BMW Operating Profit Pared by Higher Technology Spending
BMW AG netted €1.4 billion in the second quarter of 2013 compared with €1.3 billion a year earlier.
#economics
BMW AG netted €1.4 billion in the second quarter of 2013 compared with €1.3 billion a year earlier. Revenue rose 2% to €19.6 billion.
Earnings before interest and taxes slid 9% to €2.1 billion in the April-June period this year. The company attributes that decline to weak car markets in Europe, a 5% increase in its workforce and heavy spending on new technologies, vehicles and factories.
Group EBIT as a percentage of sales shrank to 10.6% from 11.8% in the second quarter of 2012. BMW expects that margin to range between 8% and 10% for the full year. EBIT for BMW's auto unit dropped 13% to €1.8 billion despite a 5% increase in revenue to €18.2 billion.

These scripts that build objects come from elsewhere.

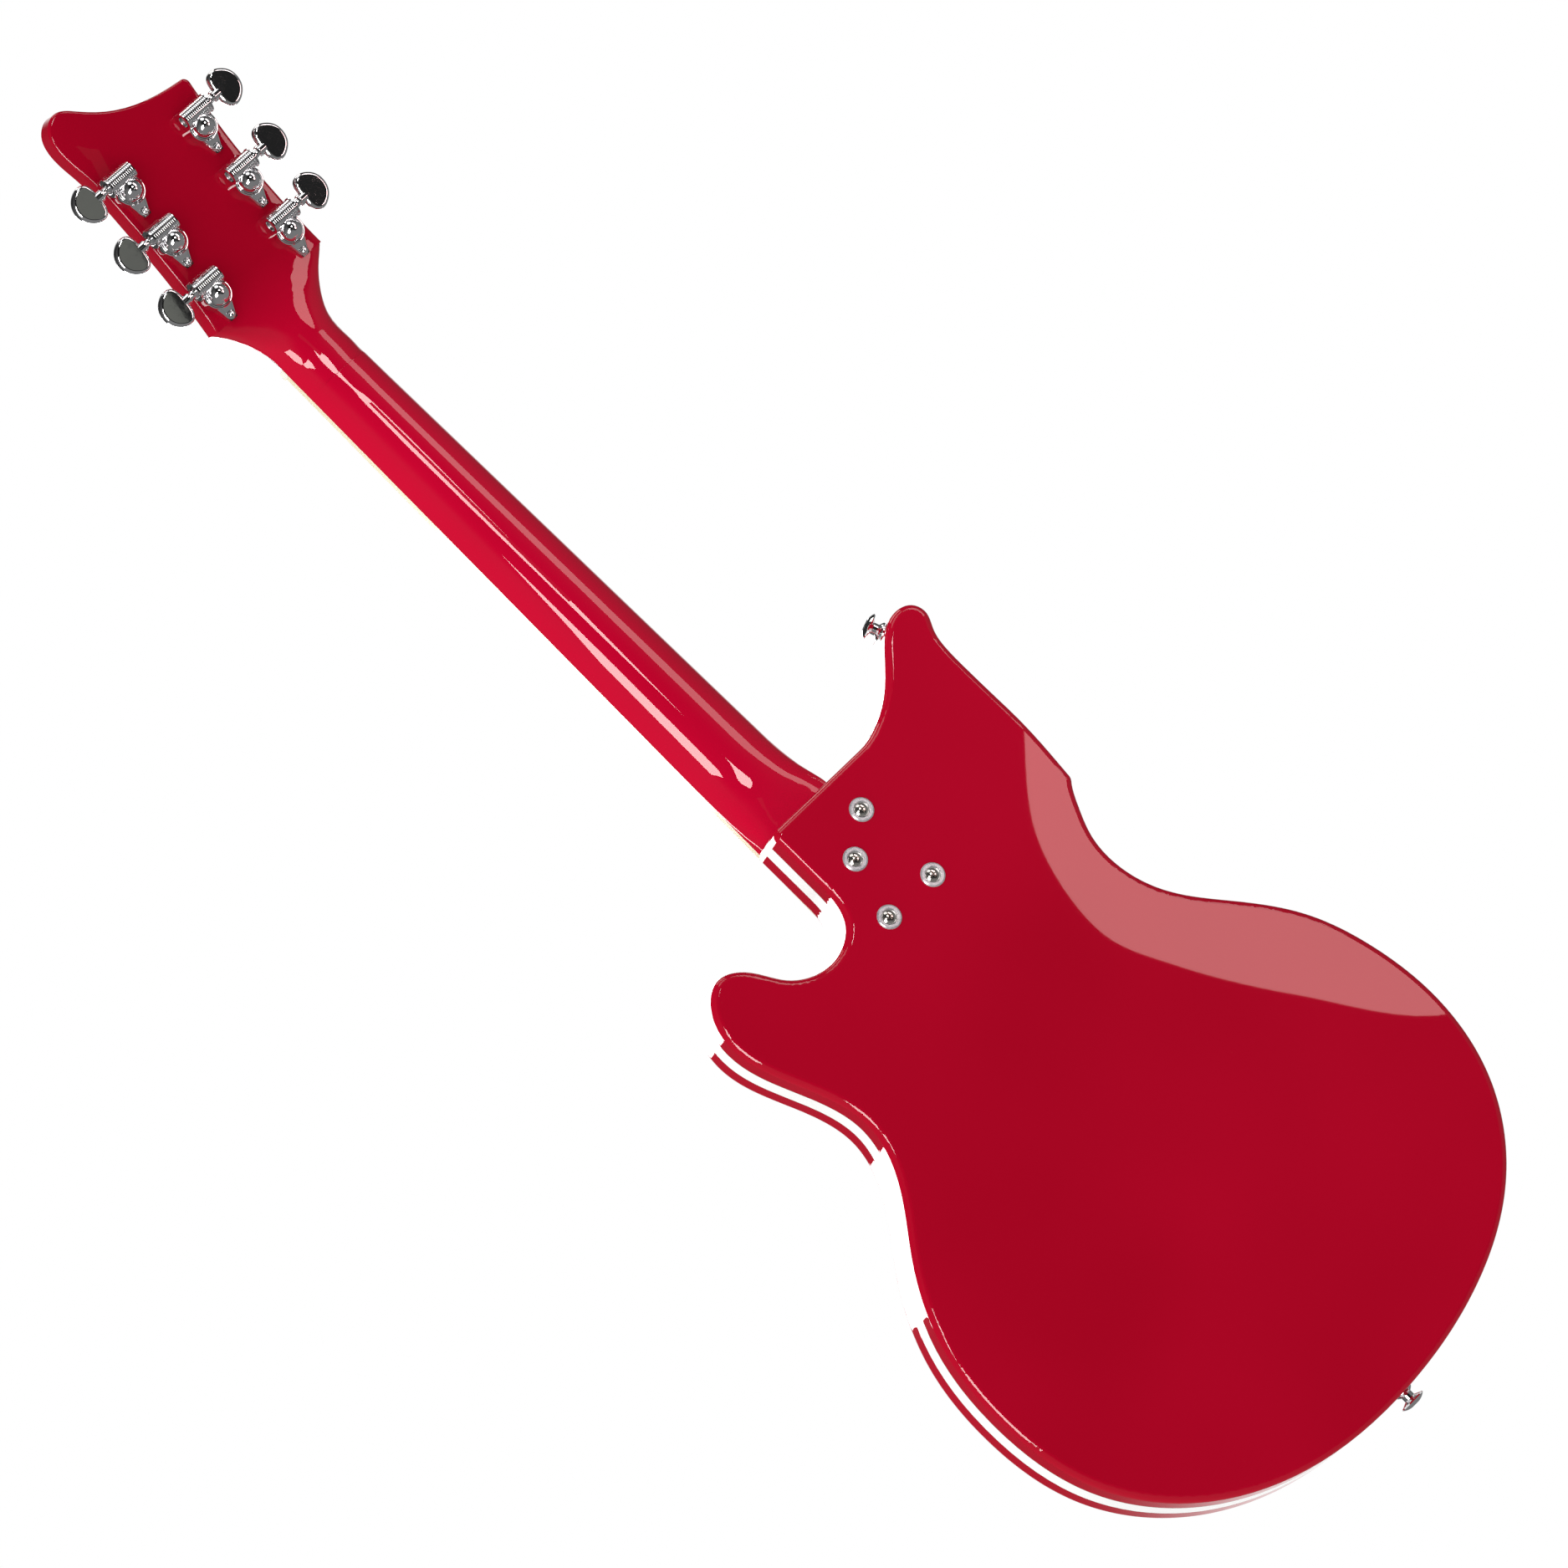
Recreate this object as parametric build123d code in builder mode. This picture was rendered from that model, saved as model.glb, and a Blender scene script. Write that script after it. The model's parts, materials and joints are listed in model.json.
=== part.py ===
from build123d import *
import os
from math import cos, radians, sin, sqrt

os.makedirs("parts", exist_ok=True)

# The frame, in millimetres: the nut's playing face is z = 0 and the neck runs down to the body
# along -z. The strings face -y, the back faces +y, and +x is the treble side. y = 0 is the
# glue line between the neck and its fingerboard.

# ---- strings and fingerboard
scale_length = 647.7
fret_total = 22
nut_width = 41.5
nut_length = 5.0
nut_height = 8.6
board_length = 471.0
board_end_width = 55.0
board_thickness = 6.0
crown_radius = 305.0
binding_width = 1.6
binding_cut_rise = 2.0
fret_height = 1.1
fret_crown_width = 2.4
tang_width = 0.6
tang_depth = 1.8
marker_radius = 3.2
marker_depth = 1.5
marker_frets = (3, 5, 7, 9, 15, 17, 19, 21)
string_radii = (0.13, 0.17, 0.22, 0.33, 0.46, 0.58)
nut_spread = 35.2
bridge_spread = 52.0
action_at_nut = 0.5
bridge_action = 4.6

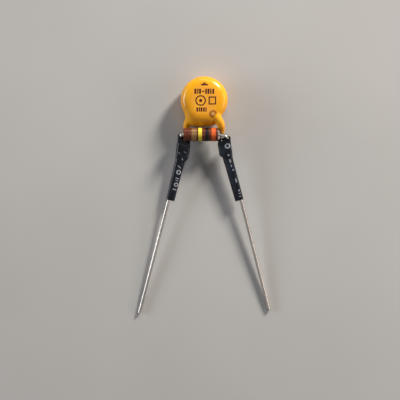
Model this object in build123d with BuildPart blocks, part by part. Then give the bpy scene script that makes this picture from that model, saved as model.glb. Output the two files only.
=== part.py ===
from build123d import *
import os

# Ceramic disc capacitor with a carbon composition resistor wired across it, lying face up.
# Lengths are in millimetres. +Z is up, +Y points from the lead tips to the disc, and the
# origin is under the middle of the whole part, on the surface that it lies on.
# A drop is a distance below the disc's centre, towards the lead tips.

# Ceramic disc, its electrodes and its epoxy coating
ceramic_diameter = 7.2
ceramic_thickness = 2.0
ceramic_edge = 0.15
electrode_margin = 0.4
electrode_thickness = 0.06
rim_coat = 0.75
face_coat = 0.38
face_crown = 0.2
rim_radius = 1.4

# Short leads of the capacitor, and the legs that the coating forms on them
lead_diameter = 0.6
leg_coat = 0.36
solder_spot_x = 1.35
solder_spot_drop = 2.2
solder_pad_diameter = 1.7
solder_pad_height = 0.42
solder_pad_edge = 0.2
solder_bump_rise = 0.07
elbow_inset = 0.3
elbow_bend = 1.0
leg_taper_start = 0.55
leg_end_diameter = 0.86
web_depth = 0.33
web_proud = 0.2
web_edge = 0.75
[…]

Group vehicle worldwide sales climbed 7% to a record 506,300 units.
The BMW brand hiked global sales 8% to 422,800 vehicles in the latest quarter, remaining ahead of rival Mercedes-Benz by nearly 24,000 units. Deliveries fell 2% to 82,600 vehicles at Mini and were flat at 833 cars at Rolls-Royce.
The company confirms its prediction that full-year pretax profit will match 2012 levels. Pretax income was unchanged at €4 billion in the first six months of 2013, thus implying flat earnings in the second half.